Malaysian Prime Minister Mahathir Mohammad urged the co-prime ministers to resolve

the differences between their parties, in a letter Dec 20 stressing Cambodia's need

for political stability.

Analysts said Mahathir's letter was prompted by the political tensions between Funcinpec

and the Cambodian People's Party, seemingly tightening toward a crisis point in recent

weeks. The planned return of banished Funcinpec politician Prince Norodom Sirivudh,

and continued clashes in the countryside, turned the screw another twist tighter

- but the feared crisis did not occur, raising hopes that the tensions might be easing,

if only slightly.

Both Prime Ministers played down the letter.

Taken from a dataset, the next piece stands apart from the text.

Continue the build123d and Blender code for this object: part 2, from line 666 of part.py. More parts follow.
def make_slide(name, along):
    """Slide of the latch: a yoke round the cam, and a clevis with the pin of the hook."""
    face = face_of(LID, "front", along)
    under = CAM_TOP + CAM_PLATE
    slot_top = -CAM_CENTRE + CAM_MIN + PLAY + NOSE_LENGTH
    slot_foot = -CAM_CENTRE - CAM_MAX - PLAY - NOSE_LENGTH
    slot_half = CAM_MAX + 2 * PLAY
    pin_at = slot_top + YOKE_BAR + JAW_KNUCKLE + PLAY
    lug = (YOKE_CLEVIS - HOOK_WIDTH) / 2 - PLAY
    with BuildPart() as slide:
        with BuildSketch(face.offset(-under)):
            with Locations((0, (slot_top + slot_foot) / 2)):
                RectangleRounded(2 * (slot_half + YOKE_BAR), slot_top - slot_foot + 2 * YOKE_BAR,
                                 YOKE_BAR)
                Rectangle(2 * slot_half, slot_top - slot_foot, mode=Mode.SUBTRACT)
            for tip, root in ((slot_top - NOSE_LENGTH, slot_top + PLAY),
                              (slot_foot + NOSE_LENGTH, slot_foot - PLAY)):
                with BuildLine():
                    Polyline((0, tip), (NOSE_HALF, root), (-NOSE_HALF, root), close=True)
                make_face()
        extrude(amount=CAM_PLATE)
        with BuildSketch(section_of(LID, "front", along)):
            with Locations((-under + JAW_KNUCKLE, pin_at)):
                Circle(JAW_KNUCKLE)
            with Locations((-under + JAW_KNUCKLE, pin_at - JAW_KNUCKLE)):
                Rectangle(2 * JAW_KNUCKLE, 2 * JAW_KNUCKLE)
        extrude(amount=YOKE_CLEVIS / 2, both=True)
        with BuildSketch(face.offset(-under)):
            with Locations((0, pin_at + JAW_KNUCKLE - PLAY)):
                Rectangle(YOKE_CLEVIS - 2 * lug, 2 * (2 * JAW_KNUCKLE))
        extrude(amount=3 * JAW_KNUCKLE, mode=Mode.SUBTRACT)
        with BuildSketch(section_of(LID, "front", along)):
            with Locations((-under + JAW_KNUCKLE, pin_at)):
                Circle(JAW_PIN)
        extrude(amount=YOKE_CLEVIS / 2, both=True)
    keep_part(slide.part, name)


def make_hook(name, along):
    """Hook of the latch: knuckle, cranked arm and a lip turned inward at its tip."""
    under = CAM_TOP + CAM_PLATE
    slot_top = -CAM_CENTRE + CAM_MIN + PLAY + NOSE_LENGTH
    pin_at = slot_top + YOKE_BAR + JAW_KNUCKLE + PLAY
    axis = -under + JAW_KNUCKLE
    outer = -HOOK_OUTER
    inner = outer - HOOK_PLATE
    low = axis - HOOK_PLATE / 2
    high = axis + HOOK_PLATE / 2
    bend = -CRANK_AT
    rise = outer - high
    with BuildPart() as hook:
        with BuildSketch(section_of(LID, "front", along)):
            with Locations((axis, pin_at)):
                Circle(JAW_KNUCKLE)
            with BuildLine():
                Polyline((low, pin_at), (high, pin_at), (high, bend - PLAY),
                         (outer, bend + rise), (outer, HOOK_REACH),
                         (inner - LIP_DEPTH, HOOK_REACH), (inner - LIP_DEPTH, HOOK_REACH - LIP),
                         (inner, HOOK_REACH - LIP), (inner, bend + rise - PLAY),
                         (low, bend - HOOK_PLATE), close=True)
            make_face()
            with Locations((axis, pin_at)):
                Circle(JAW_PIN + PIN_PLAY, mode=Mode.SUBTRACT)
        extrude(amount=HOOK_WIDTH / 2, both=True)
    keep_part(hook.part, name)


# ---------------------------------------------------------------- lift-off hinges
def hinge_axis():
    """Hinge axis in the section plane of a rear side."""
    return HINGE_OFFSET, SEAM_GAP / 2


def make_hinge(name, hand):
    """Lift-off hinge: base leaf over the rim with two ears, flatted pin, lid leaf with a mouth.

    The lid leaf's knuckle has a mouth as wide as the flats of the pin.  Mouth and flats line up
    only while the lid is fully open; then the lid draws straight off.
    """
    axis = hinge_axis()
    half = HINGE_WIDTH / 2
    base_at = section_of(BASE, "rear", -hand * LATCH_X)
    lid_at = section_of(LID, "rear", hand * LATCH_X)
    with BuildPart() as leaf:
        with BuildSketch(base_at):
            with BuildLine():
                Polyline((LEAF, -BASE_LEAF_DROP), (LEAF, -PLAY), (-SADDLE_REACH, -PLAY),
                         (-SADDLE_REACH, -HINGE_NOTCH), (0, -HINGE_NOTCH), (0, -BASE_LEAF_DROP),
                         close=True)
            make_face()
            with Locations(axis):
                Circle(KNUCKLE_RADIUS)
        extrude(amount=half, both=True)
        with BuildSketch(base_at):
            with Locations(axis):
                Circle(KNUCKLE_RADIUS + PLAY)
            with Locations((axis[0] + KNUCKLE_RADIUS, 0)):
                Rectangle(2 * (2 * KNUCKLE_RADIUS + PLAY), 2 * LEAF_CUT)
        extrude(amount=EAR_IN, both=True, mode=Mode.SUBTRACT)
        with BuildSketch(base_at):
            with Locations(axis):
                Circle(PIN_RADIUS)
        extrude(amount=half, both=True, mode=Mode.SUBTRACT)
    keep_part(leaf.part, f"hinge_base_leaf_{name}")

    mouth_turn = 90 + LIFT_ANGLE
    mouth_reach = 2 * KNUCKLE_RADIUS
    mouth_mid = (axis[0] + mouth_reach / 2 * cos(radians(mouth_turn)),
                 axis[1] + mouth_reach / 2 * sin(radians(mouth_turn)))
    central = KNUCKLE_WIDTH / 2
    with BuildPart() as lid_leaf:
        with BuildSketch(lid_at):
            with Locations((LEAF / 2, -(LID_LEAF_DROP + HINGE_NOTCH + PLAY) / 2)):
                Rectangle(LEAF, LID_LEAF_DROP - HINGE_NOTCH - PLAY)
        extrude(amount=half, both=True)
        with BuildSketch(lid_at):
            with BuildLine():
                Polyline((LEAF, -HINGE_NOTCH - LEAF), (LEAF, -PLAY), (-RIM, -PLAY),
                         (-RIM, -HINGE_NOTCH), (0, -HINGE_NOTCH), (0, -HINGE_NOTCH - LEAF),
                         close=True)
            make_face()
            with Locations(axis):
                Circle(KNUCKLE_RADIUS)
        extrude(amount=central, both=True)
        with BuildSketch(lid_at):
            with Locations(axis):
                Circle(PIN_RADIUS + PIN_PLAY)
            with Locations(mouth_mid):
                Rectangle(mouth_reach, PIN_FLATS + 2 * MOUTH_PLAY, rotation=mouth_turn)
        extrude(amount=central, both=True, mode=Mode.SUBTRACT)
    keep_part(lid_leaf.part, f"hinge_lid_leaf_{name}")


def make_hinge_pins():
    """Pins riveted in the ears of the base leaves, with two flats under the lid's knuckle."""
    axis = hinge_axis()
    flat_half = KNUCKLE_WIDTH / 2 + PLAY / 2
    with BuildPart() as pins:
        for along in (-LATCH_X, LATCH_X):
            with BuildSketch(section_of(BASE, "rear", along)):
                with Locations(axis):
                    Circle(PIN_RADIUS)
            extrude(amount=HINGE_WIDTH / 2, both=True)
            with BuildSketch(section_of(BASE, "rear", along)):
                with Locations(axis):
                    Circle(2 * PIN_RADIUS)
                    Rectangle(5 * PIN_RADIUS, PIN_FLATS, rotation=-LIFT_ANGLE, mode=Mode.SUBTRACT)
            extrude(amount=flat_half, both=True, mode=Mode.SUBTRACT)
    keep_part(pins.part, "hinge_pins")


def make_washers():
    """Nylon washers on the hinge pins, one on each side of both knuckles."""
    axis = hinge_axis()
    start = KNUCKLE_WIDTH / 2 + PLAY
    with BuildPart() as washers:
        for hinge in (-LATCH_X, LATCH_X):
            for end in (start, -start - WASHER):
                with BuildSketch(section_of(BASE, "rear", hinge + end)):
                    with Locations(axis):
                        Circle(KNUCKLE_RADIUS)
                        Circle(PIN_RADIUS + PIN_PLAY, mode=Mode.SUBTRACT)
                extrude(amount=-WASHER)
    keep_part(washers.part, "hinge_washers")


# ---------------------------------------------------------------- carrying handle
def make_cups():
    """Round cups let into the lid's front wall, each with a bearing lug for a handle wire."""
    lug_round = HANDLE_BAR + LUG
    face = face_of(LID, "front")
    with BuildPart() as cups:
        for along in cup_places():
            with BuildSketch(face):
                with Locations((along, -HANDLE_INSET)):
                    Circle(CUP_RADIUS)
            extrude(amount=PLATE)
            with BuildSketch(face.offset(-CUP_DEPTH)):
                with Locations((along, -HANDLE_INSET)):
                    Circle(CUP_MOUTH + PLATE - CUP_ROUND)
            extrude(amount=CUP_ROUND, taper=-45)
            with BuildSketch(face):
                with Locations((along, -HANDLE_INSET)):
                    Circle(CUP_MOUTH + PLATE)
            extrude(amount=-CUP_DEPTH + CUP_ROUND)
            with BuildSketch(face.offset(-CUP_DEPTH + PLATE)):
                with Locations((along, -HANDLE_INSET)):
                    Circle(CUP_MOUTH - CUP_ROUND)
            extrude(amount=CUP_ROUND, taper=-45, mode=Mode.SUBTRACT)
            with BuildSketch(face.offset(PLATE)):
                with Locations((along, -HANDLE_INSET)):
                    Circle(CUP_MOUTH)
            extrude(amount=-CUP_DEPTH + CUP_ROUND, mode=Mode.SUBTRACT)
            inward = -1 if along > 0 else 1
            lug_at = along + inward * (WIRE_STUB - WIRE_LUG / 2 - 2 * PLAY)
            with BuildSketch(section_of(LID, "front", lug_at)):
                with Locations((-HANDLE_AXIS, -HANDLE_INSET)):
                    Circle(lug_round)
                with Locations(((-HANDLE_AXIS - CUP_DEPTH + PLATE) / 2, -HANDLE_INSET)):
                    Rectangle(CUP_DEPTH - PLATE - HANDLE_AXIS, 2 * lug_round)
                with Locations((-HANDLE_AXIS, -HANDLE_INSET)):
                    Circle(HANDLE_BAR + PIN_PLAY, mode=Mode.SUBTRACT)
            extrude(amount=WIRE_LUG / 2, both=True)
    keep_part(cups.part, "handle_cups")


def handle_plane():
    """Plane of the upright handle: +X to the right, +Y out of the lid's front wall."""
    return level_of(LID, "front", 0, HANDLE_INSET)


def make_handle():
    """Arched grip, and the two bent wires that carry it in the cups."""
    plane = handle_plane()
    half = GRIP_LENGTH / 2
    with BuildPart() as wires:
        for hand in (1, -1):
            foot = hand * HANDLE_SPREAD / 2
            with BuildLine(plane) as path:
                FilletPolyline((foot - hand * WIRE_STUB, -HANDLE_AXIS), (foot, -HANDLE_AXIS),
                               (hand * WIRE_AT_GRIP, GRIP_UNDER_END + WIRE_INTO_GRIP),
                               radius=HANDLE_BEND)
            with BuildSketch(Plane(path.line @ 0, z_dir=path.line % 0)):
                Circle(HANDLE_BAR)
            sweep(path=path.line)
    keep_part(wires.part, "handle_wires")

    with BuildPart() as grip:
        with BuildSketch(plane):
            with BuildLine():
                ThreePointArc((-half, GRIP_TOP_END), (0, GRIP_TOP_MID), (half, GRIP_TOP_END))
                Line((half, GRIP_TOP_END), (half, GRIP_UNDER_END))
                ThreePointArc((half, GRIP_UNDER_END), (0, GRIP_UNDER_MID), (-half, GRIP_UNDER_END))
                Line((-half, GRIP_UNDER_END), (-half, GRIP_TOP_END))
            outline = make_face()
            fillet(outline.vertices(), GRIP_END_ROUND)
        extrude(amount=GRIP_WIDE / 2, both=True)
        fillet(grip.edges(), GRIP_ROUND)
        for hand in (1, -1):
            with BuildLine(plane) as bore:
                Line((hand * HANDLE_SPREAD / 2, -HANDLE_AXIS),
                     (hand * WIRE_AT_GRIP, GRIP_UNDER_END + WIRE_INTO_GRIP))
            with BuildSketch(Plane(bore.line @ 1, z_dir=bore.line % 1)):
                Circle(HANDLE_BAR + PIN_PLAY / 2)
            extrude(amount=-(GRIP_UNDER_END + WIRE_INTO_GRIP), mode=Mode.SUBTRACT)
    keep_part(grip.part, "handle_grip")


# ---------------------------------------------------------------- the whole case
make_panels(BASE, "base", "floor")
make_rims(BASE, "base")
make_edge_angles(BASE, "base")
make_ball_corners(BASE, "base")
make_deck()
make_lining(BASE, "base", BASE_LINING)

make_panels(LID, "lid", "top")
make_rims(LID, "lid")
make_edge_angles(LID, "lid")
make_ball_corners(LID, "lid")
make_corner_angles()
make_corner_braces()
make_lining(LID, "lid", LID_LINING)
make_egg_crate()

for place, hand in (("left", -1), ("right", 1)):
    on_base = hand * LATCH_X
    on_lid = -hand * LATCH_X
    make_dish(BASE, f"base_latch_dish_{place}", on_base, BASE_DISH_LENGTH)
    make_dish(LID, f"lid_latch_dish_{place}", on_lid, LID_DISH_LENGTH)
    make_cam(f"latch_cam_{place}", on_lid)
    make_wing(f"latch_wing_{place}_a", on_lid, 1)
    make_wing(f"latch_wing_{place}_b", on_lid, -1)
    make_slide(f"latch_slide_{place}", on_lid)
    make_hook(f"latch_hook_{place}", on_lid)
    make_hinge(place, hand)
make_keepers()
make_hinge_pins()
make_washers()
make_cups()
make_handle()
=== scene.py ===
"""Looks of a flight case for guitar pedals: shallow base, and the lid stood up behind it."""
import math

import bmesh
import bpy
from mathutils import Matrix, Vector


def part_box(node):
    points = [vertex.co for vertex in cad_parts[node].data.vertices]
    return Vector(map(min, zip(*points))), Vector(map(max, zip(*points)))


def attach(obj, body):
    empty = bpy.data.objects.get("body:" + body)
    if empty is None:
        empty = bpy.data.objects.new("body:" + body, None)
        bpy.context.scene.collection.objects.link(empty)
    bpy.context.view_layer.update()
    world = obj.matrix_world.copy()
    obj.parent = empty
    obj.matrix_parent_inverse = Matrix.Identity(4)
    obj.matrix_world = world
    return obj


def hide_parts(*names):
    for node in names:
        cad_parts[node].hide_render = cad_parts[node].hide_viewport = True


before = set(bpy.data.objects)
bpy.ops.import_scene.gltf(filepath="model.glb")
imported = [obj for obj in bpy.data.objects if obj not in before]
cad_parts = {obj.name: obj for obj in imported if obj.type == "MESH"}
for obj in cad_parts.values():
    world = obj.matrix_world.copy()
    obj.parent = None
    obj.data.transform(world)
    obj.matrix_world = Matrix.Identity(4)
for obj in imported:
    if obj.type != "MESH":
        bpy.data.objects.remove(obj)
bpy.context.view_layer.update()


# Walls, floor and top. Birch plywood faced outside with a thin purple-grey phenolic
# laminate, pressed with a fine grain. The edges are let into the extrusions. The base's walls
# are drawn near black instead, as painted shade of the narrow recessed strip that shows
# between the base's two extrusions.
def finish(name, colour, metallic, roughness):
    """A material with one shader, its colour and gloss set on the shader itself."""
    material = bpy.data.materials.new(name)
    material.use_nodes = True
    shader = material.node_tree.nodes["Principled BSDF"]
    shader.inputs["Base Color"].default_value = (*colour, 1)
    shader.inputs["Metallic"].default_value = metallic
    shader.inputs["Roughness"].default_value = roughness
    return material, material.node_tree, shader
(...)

"It is not advice. They are only interested in our taking care," Hun Sen

said. An advisor to Ranariddh would say only that the letter involved matters of

"international cooperation." Malaysia is the main sponsor of Cambodia's

bid for membership in Asean.

Meanwhile, Sirivudh appears to have backed away from confrontation by postponing

his planned return to Phnom Penh. A source close to the former Funcinpec secretary

general - who was banished just over a year ago for his alleged involvement in a

plot to kill Hun Sen - confirmed Dec 23 he would remain in France for at least ten

days to holiday with his family in the south.

Sirivudh's announced intention to return before year's end sparked a heated response

from CPP figures, with national Police Chief Hok Lundy threatening his immediate


Hun Sen first sounded threatening, announcing that he would meet Sirivudh at Pochentong

airport with tanks and rocket launchers - but then backed away himself, declaring

that if Sirivudh returned he would he would greet him with flowers.

"If Sirivudh is short of money for a return ticket, ask me. I will buy a ticket

for him," Hun Sen said Dec 17 in an apparent jibe at a recent claim by the prince

that he could no longer afford to live in France.

Some analysts said Hun Sen appeared to be goading the King to act on his own volition

and grant Sirivudh a pardon, thus undermining the King's repeated assertions that

he was not involved in politics.

Under Cambodia's constitution the King can offer amnesty to anyone convicted of a

crime - Sirivudh was convicted in absentia on illegal firearms charges - but he has

consistently said he will not do so without the approval of both prime ministers.

Ranariddh formally requested Dec 19 that the King pardon Sirivudh, but at press time

the King had not responded. However, just a day earlier he reiterated he had no intention

of pardoning Sirividh without Hun Sen's approval.

Hun Sen, in turn, has consistently maintained that he has no such intention.

Meanwhile, tension in the northwest provincial capital of Battambang is continuing

despite claims that problems there had been resolved through a series of meetings

between officials from both coalition partners.

Funcinpec's first deputy governor Serey Kosal and the party's provincial police chief

Varn Chhunly told the Post Dec 22 that the CPP had set up an assassination squad

to murder Funcinpec officials.

CPP governor Ung Samy and deputy police chief Mok Dara strongly denied the allegation.

Samy said the claim was simply a tactic to discredit the CPP but Dara confirmed Kosal

had boosted security around his house with a force of fifty troops.

Funcinpec and CPP faced off in Battambang late last month and skirmishes between

troops loyal to the opposing factions resulted in the wounding of several soldiers.